Reconcile (Out there, pt 2)
May 4, 2023
Why am I even still like this?
It's so impossible to reconcile your warmth, your invitingness, your supportiveness, your apparent desire to spend time in my presence with the perceived disinterest because you apparently never watched a video I posted for you.
I have no idea what's happening in your life. For all I know, you have no idea that I even put something out there for you. That I've been waiting with bated breath for that watch count increase, even just by one.
But even she hasn't watched it, if the analytics are to be believed. And she's the one who “has” me, who is supposed to be taking interest.
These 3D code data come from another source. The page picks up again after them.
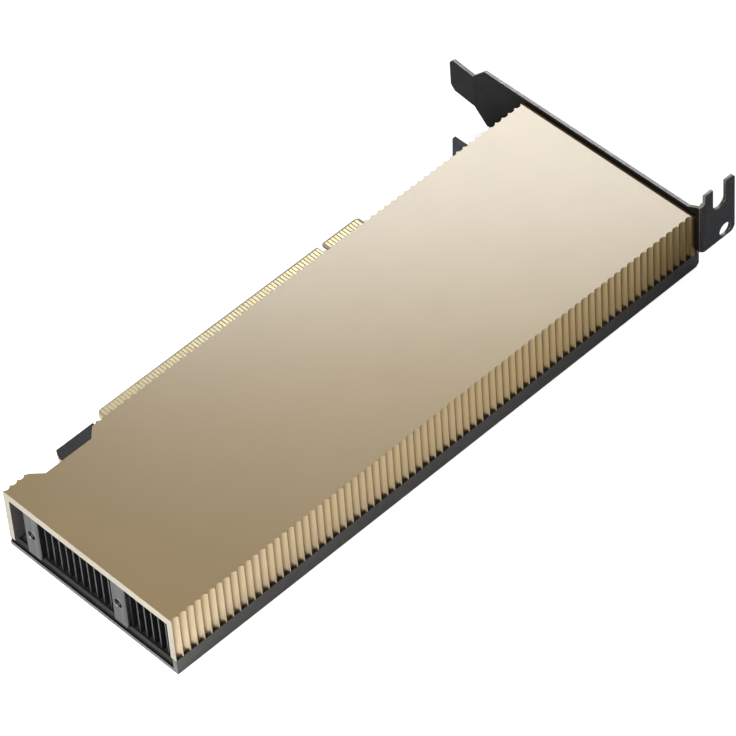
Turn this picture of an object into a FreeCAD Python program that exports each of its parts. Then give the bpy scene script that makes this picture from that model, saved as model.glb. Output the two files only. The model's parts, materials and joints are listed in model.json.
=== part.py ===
import FreeCAD, Part
import math
import os

import Sketcher
from FreeCAD import Placement, Rotation, Vector

# Low-profile passive accelerator card, lying with its fluted cover up.
# X runs from the open intake end to the bracket, Y points out of the edge connector and
# Z points out of the component side. The origin is at the key notch of the edge connector,
# on its leading edge, half way through the board. Heights called "over the board" start at
# the board's component side.

doc = FreeCAD.newDocument("AcceleratorCard")

DRIVING_SIZES = [
    # The card as a whole
    ("front_reach", 111.04, "key notch to the open intake end"),
    ("rear_reach", 58.14, "key notch to the inner face of the bracket plate"),
    ("card_height", 68.9, "leading edge of the contacts to the far side of the card"),
    ("cover_edge", 12.85, "leading edge of the contacts to the near side of the cover"),
    ("component_height", 14.45, "top of the cover over the board"),
    ("solder_height", 2.48, "bottom of the tray below the underside of the board"),
    ("seat_gap", 0.3, "clearance between an edge and the wall beside it"),
    # Circuit board
    ("board_thick", 1.57, "thickness of the board"),
    ("board_front", 88.3, "key notch to the front edge of the board"),
    ("shoulder_depth", 8.25, "leading edge of the contacts back to the board's shoulder"),
    ("tongue_long", 72.6, "key notch to the far end of the long row of contacts"),
    ("tongue_short", 12.6, "key notch to the far end of the short row of contacts"),
    ("tongue_chamfer", 1.0, "chamfer at the ends of the tongue"),
    ("key_width", 1.9, "width of the key notch"),
    ("key_depth", 5.65, "straight depth of the key notch"),
    ("hook_near", 75.6, "key notch to the near side of the retention hook"),
    ("hook_edge", 2.2, "leading edge of the contacts back to the hook's edge"),
    ("hook_chamfer", 1.2, "chamfer at the front of the hook, along the card"),
    ("hook_slope", 2.4, "the same chamfer across the card"),
    ("edge_bevel", 0.4, "bevel along the tongue's leading edge"),
    ("foot_side", 48.0, "key notch to the square side of the foot by the bracket"),
    ("foot_reach", 1.6, "foot beyond the leading edge of the contacts"),
    ("foot_tip", 1.0, "width of the foot's tip"),
    ("board_hole", 1.1, "radius of the screw holes in the board"),
    # Contacts
    ("contact_pitch", 1.0, "spacing of the contacts"),
    ("contact_first", 1.5, "key notch to the first contact on each side"),
    ("contact_width", 0.7, "width of a contact"),
    ("contact_length", 4.2, "length of a contact"),
    ("contact_inset", 0.75, "leading edge of the board to the contact"),
    ("contact_thick", 0.05, "thickness of the plating"),
    ("contacts_long", 71, "contacts in the long row"),
    ("contacts_short", 11, "contacts in the short row"),
    # Fluted cover
    ("top_wall", 2.2, "thickness of the cover's top"),
    ("side_wall", 1.8, "thickness of the cover's sides over the ridges"),
    ("ledge_height", 0.55, "bottom of the far side wall over the board"),
    ("flute_pitch", 2.207, "spacing of the flutes"),
    ("flute_width", 2.0, "width of a flute between its ridges"),
    ("flute_depth", 0.55, "depth of a flute"),
    ("flute_count", 76, "flutes along each side"),
    ("flute_chords", 3, "flats that make up a flute's round"),
    ("recess_front", 104.0, "key notch to the front of the latch recess"),
    ("recess_rear", 83.5, "key notch to the rear of the latch recess"),
    ("recess_depth", 3.2, "depth of the latch recess, whose ends slope by as much"),
    ("step_length", 1.45, "step along the whole rear edge of the top"),
    ("step_depth", 1.0, "depth of that step"),
    ("post_half", 1.9, "half the side of a screw post inside the cover"),
    ("post_inset", 1.7, "screw in a post from the inside of the wall"),
    ("front_post", -97.0, "screw post by the far wall, in front of the board"),
    ("near_post", -62.0, "screw post by the near wall"),
    # Tray
    ("floor_thick", 1.2, "thickness of the tray's floor"),
    ("tray_wall", 1.3, "thickness of the tray's walls"),
    ("tray_tail", 1.06, "far wall of the tray beyond the bracket's inner face"),
    ("tray_chamfer", 0.9, "chamfer under the rear end of the far wall"),
    ("lip_setback", 0.25, "front lip behind the front of the floor"),
    ("lip_thick", 0.85, "thickness of the front lip"),
    ("boss_half", 2.4, "half the side of a boss under the board"),
    # Screws
    ("screw_radius", 1.0, "radius of a screw's shank"),
    ("screw_hole", 1.1, "radius of a screw's clearance hole"),
    ("thread_hole", 1.0, "radius of the hole that takes a screw's thread"),
    ("head_radius", 1.9, "radius of a countersunk head"),
    ("screw_bite", 4.0, "thread inside the piece that a screw holds"),
    # Intake posts
    ("intake_width", 4.6, "width of an intake post"),
    ("intake_depth", 6.9, "length of an intake post into the card"),
    ("intake_inset", 0.1, "face of an intake post behind the cover's end"),
    ("intake_first", 21.22, "contacts' leading edge to the middle of the first intake post"),
    ("intake_spacing", 29.05, "spacing of the intake posts"),
    ("intake_chamfer", 0.35, "chamfer of an intake post's upright edges"),
    ("intake_hole_height", 5.5, "threaded hole of an intake post over the board"),
    ("intake_hole", 1.25, "radius of that threaded hole"),
    ("intake_hole_depth", 5.5, "depth of that threaded hole"),
    # Fin block and vapour chamber
    ("fin_pitch", 2.35, "spacing of the fins"),
    ("fin_thick", 0.4, "thickness of a fin"),
    ("fin_count", 21, "fins across the card"),
    ("fin_first", 64.7, "contacts' leading edge to the middle of the outermost fin"),
    ("fin_setback", 10.64, "inner face of the bracket plate to the rear of the fins"),
    ("fin_top_gap", 0.25, "fins below the cover's top wall"),
    ("fin_step", 89.3, "key notch to the step in front of the board"),
    ("front_base", 1.0, "base of the fins in front of the board"),
    ("rear_base", 0.7, "base of the fins on the vapour chamber"),
    ("chamber_low", 2.4, "underside of the vapour chamber over the board"),
    ("chamber_thick", 1.8, "thickness of the vapour chamber"),
    ("chamber_front", 84.0, "key notch to the front of the vapour chamber"),
    ("chamber_setback", 13.14, "inner face of the bracket plate to the vapour chamber"),
    ("chamber_far", 62.6, "contacts' leading edge to the far side of the vapour chamber"),
    ("chamber_near", 19.2, "contacts' leading edge to its near side"),
    # Processor and what lies round it
    ("chip_setback", 76.14, "inner face of the bracket plate to the middle of the processor"),
    ("chip_y", -41.0, "middle of the processor across the card"),
    ("package_size", 34.0, "side of the processor's package"),
    ("package_thick", 1.0, "thickness of the package"),
    ("die_length", 18.0, "length of the die"),
    ("die_width", 16.0, "width of the die"),
    ("die_thick", 0.75, "thickness of the die"),
    ("paste_thick", 0.1, "thickness of the thermal paste"),
    ("pedestal_size", 22.0, "side of the chamber's pedestal over the die"),
    ("stiffener_wall", 3.0, "width of the package's stiffener frame"),
    ("stiffener_thick", 0.6, "thickness of the stiffener frame"),
    ("anchor_pitch", 46.0, "spacing of the chamber's anchors along the card"),
    ("anchor_width", 36.0, "spacing of the anchors across the card"),
    ("anchor_radius", 2.2, "radius of an anchor"),
    ("spring_thick", 0.5, "thickness of the spring plate under the board"),
    ("spring_border", 4.5, "spring plate round the anchors"),
    ("spring_window", 26.0, "side of the spring plate's window"),
    ("low_head_radius", 2.0, "radius of the low heads under the spring plate"),
    ("low_head_height", 0.5, "height of those heads"),
    ("memory_length", 14.0, "length of a memory chip"),
    ("memory_width", 12.0, "width of a memory chip"),
    ("memory_thick", 1.15, "thickness of a memory chip"),
    ("memory_gap", 1.3, "gap between memory chips"),
    ("memory_offset", 33.0, "middle of a memory column from the middle of the processor"),
    ("coil_size", 6.4, "side of an inductor"),
    ("coil_thick", 2.1, "height of an inductor"),
    ("coil_pitch", 7.6, "spacing of the inductors"),
    ("coil_count", 5, "inductors in a row"),
    ("coil_gap", 2.0, "gap between the rear memory column and the inductors"),
    ("coil_row_y", -57.5, "first inductor across the card"),
    ("stage_length", 6.0, "length of a power stage"),
    ("stage_width", 5.0, "width of a power stage"),
    ("stage_thick", 0.85, "thickness of a power stage"),
    ("stage_gap", 1.2, "gap between an inductor and its power stage"),
    ("capacitor_length", 7.3, "length of a bulk capacitor"),
    ("capacitor_width", 4.3, "width of a bulk capacitor"),
    ("capacitor_thick", 1.9, "height of a bulk capacitor"),
    ("capacitor_gap", 1.4, "gap between a power stage and its capacitor"),
    ("controller_size", 7.0, "side of the power controller"),
    ("controller_thick", 0.9, "thickness of the power controller"),
    ("flash_length", 8.0, "length of the firmware memory"),
    ("flash_width", 5.3, "width of the firmware memory"),
    ("flash_thick", 1.8, "height of the firmware memory"),
    ("clock_length", 3.2, "length of the clock crystal"),
    ("clock_width", 2.5, "width of the clock crystal"),
    ("clock_thick", 0.8, "height of the clock crystal"),
    ("sheet_thick", 0.2, "thickness of the insulating sheet"),
    # Bracket
    ("plate_thick", 0.86, "thickness of the bracket's sheet"),
    ("plate_width", 18.42, "width of the bracket"),
    ("plate_lift", 0.6, "lower edge of the bracket plate over the tray's bottom"),
    ("plate_end", 0.9, "bracket's full width beyond the contacts' leading edge"),
    ("tail_width", 10.19, "width of the tail"),
    ("tail_reach", 13.8, "tip of the tail beyond the contacts' leading edge"),
    ("tail_bend", 0.7, "tip of the tail bent outwards"),
    ("tail_chamfer", 1.4, "corners of the tail"),
    ("tab_side", 70.9, "contacts' leading edge to the outer face of the fold-over tab"),
    ("tab_depth", 11.43, "depth of the tab from the inner face of the plate"),
    ("tab_low", 2.0, "lower edge of the tab over the board"),
    ("bend_radius", 0.3, "inside radius of the tab's bend"),
    ("tab_hole_x", 8.1, "hole in the tab from the inner face of the plate"),
    ("tab_hole_height", 4.3, "hole in the tab over the board"),
    ("tab_hole", 1.95, "radius of the hole in the tab"),
    ("tab_corner", 1.8, "radius of the tab's lower corner"),
    ("ramp_length", 3.4, "slope of the plate's upper edge up to the tab, across the card"),
    ("ramp_rise", 1.8, "rise of that slope"),
    ("relief_rise", 1.4, "slope of the inner prong above the bend"),
    ("notch_x", 6.1, "screw notch in the tab from the inner face of the plate"),
    ("notch_width", 4.42, "width of the screw notch"),
    ("notch_height", 15.2, "centre of the notch's round end over the board"),
    ("prong_radius", 1.0, "corners of the prongs beside the notch"),
    ("flange_length", 7.6, "length of a flange on the board"),
    ("flange_width", 7.8, "width of a flange"),
    ("vent_pitch", 3.4, "spacing of the exhaust slots"),
    ("vent_count", 15, "exhaust slots"),
    ("vent_width", 2.3, "width of an exhaust slot"),
    ("vent_height", 8.8, "height of an exhaust slot"),
    ("vent_first", -65.0, "first exhaust slot across the card"),
    ("vent_low", 3.0, "lower end of the exhaust slots over the board"),
]


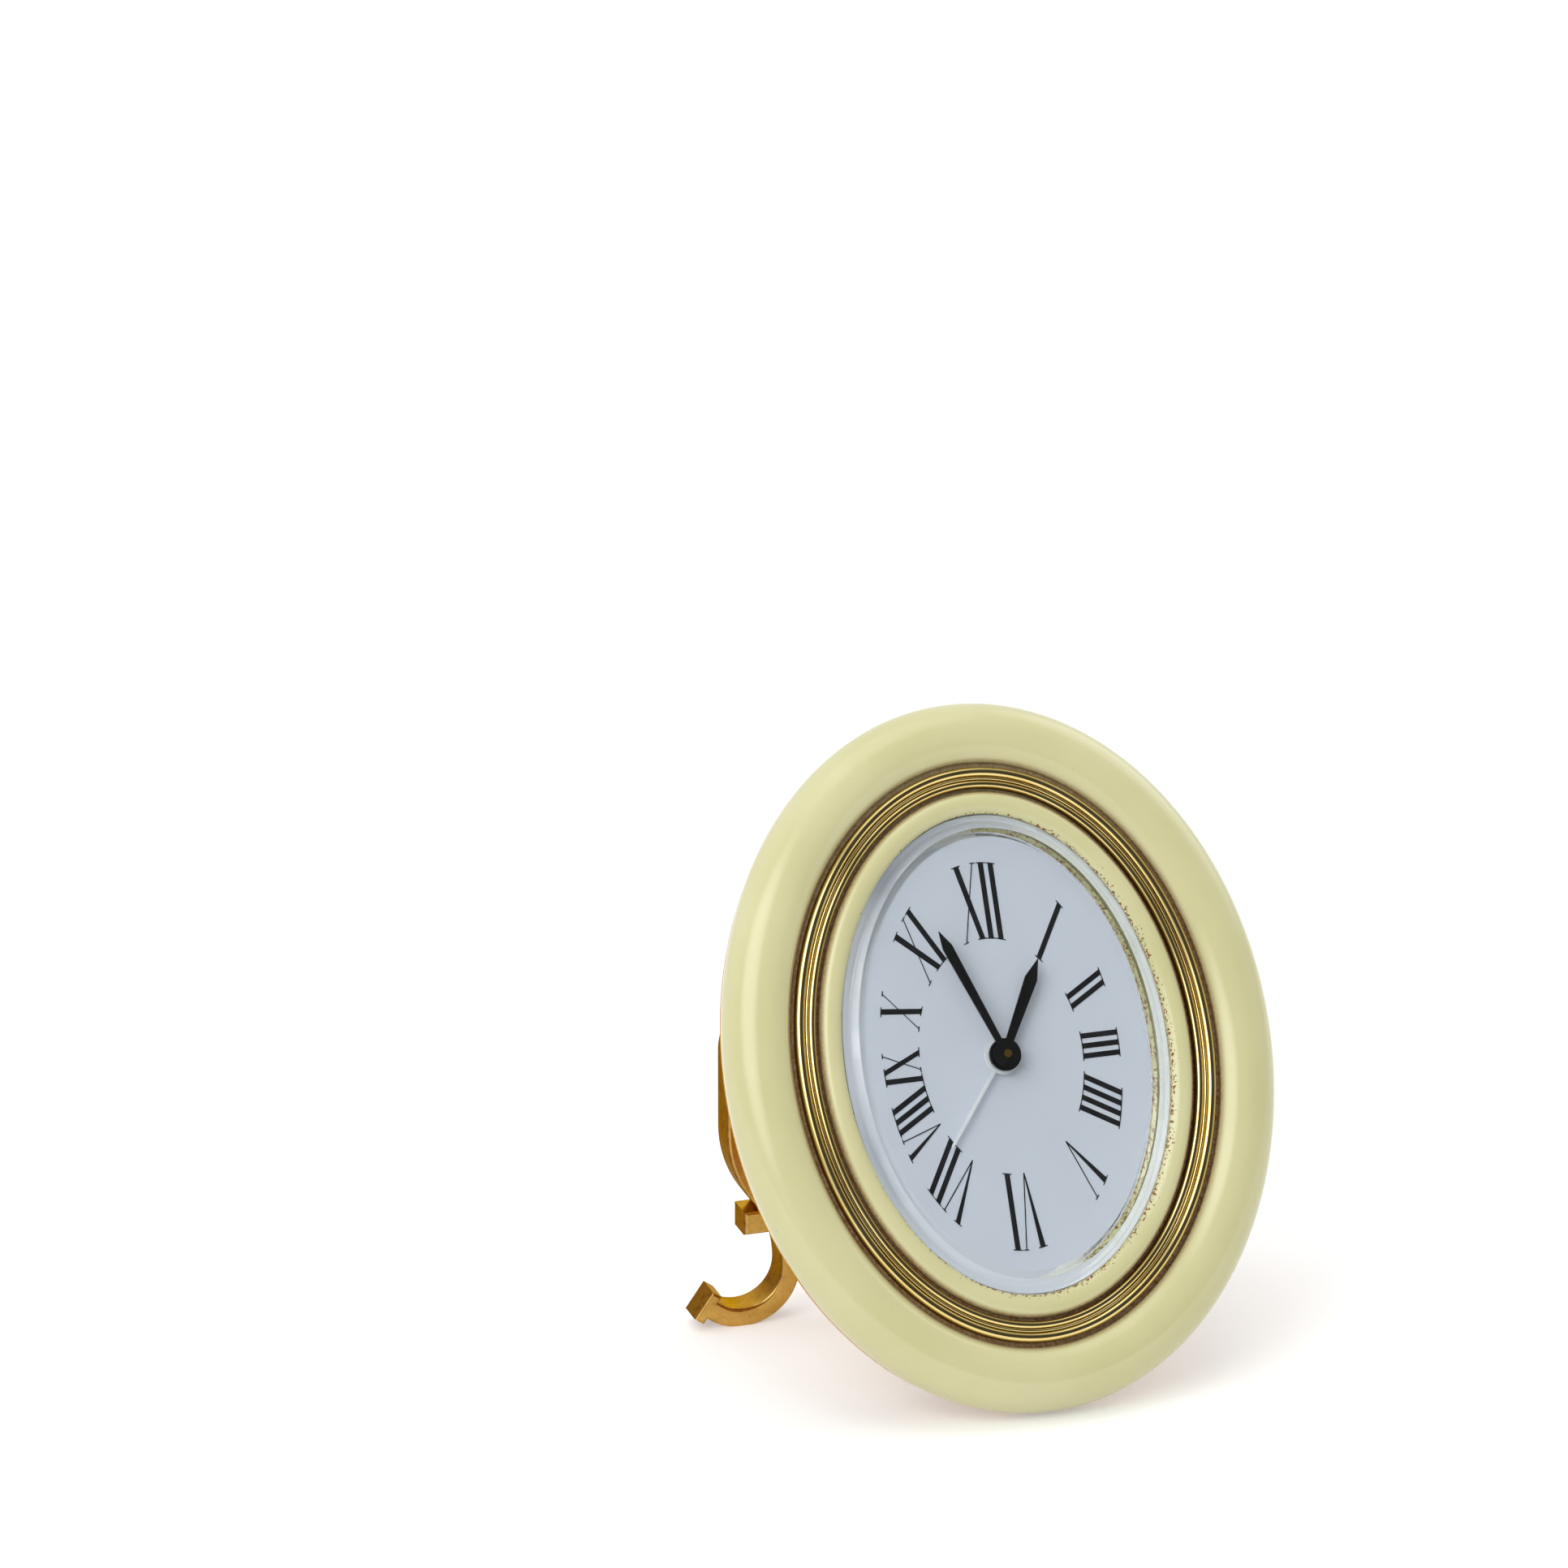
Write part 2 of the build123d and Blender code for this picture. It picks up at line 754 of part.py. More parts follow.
# Coil: wound bobbin between two cheeks, lying on the stator's arms
coil_plane = Plane(
    origin=face_plane.from_local_coords(
        (coil_middle[0] - coil_length / 2, coil_middle[1], stator_thick + coil_radius - stator_depth)
    ),
    x_dir=face_plane.y_dir,
    z_dir=face_plane.x_dir,
)
with BuildPart() as coil:
    with BuildSketch(coil_plane):
        Circle(coil_radius - coil_winding_step)
    extrude(amount=coil_length)
    with BuildSketch(coil_plane, coil_plane.offset(coil_length - coil_cheek)):
        Circle(coil_radius)
    extrude(amount=coil_cheek)
write(coil, "coil")

# Movement ring: white holder that clamps the dial against the case ring
holder_width = half_width - dial_inset
holder_height = half_height - dial_inset
ring_screws = [oval_point((dial_inset + ring_bore_inset) / 2, angle) for angle in ring_screw_angles]
with BuildPart() as movement_ring:
    with BuildSketch(at(plate_top)):
        Ellipse(holder_width, holder_height)
        Ellipse(half_width - ring_bore_inset, half_height - ring_bore_inset, mode=Mode.SUBTRACT)
    extrude(amount=plate_top - dial_thick)
    with BuildSketch(at(plate_top)):
        with Locations(*ring_screws):
            Circle(screw_radius)
    extrude(amount=screw_bite, mode=Mode.SUBTRACT)
write(movement_ring, "movement_ring")


def corners(width, height, centre_rise, margin):
    x, y = width / 2 - margin, height / 2 - margin
    return [(i * x, centre_rise + j * y) for i in (-1, 1) for j in (-1, 1)]


pillars = corners(rear_plate_width, rear_plate_height, rear_plate_rise, pillar_margin)
cell_centre = (0, -cell_drop)
board_centre = (0, board_rise)
plate_back = plate_top + plate_thick

# Main plate with its pillars and battery well
with BuildPart() as main_plate:
    with BuildSketch(at(plate_back)):
        Ellipse(holder_width, holder_height)
    extrude(amount=plate_thick)
    with BuildSketch(at(rear_face)):
        with Locations(*pillars):
            Circle(pillar_radius)
    extrude(amount=rear_face - plate_back)
    with BuildSketch(at(plate_back + well_depth)):
        with Locations(cell_centre):
            Circle(cell_radius + clearance + well_wall)
            Circle(cell_radius + clearance, mode=Mode.SUBTRACT)
        with Locations(plus(cell_centre, (cell_radius + well_wall, 0))):
            Rectangle(3 * well_wall, contact_width + 2 * clearance, mode=Mode.SUBTRACT)
    extrude(amount=well_depth)
    with BuildSketch(at(plate_back)):
        Circle(arbor_radius + running_gap)
        with Locations(minute_centre, idler_centre, third_centre, rotor_centre):
            Circle(pivot_radius + running_gap)
        with Locations(time_centre, alarm_centre):
            Circle(stem_radius + running_gap)
        with Locations(*ring_screws):
            Circle(screw_radius + clearance)
    extrude(amount=plate_thick, mode=Mode.SUBTRACT)
    with BuildSketch(at(rear_face)):
        with Locations(*pillars):
            Circle(screw_radius)
    extrude(amount=screw_bite, mode=Mode.SUBTRACT)
write(main_plate, "main_plate")


def slotted_screws(places, seat_depth, shank):
    # Cheese-headed screws whose heads sit behind the plane at seat_depth
    with BuildSketch(at(seat_depth + screw_head_thick)) as heads:
        with Locations(*places):
            Circle(screw_head)
    extrude(heads.sketch, amount=screw_head_thick)
    with BuildSketch(at(seat_depth)) as shanks:
        with Locations(*places):
            Circle(screw_radius)
    extrude(shanks.sketch, amount=shank)
    with BuildSketch(at(seat_depth + screw_head_thick)) as slots:
        with Locations(*places):
            Rectangle(2 * screw_head + overrun, screw_slot)
    extrude(slots.sketch, amount=screw_head_thick / 2, mode=Mode.SUBTRACT)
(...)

Maybe I'm just not that interesting…
Or maybe the analytics are fucked up.
The fact that I don't know should be enough, enough to quiet the demons that are always lurking in the back of my head, always whispering in my ear that I've misread everything, that I really am just a creep…
But it isn't.
And that's why I can't put myself out there like that anymore. Not in that form, anyways. Not in a form where it's so easy for me to see just how little interest the world has in me. In how little interest you have in me. Even if I'm wrong about that. Because I'm going to put myself through the wringer one way or the other. And my heart can't take it.
I'm sorry I'm like this. I try not to be. I've tried. Sometimes, I can manage it. Sometimes. Today is clearly not one of those times.
And just to be clear… I'm upset with myself, not with you. You've done nothing wrong, nothing at all. I love you.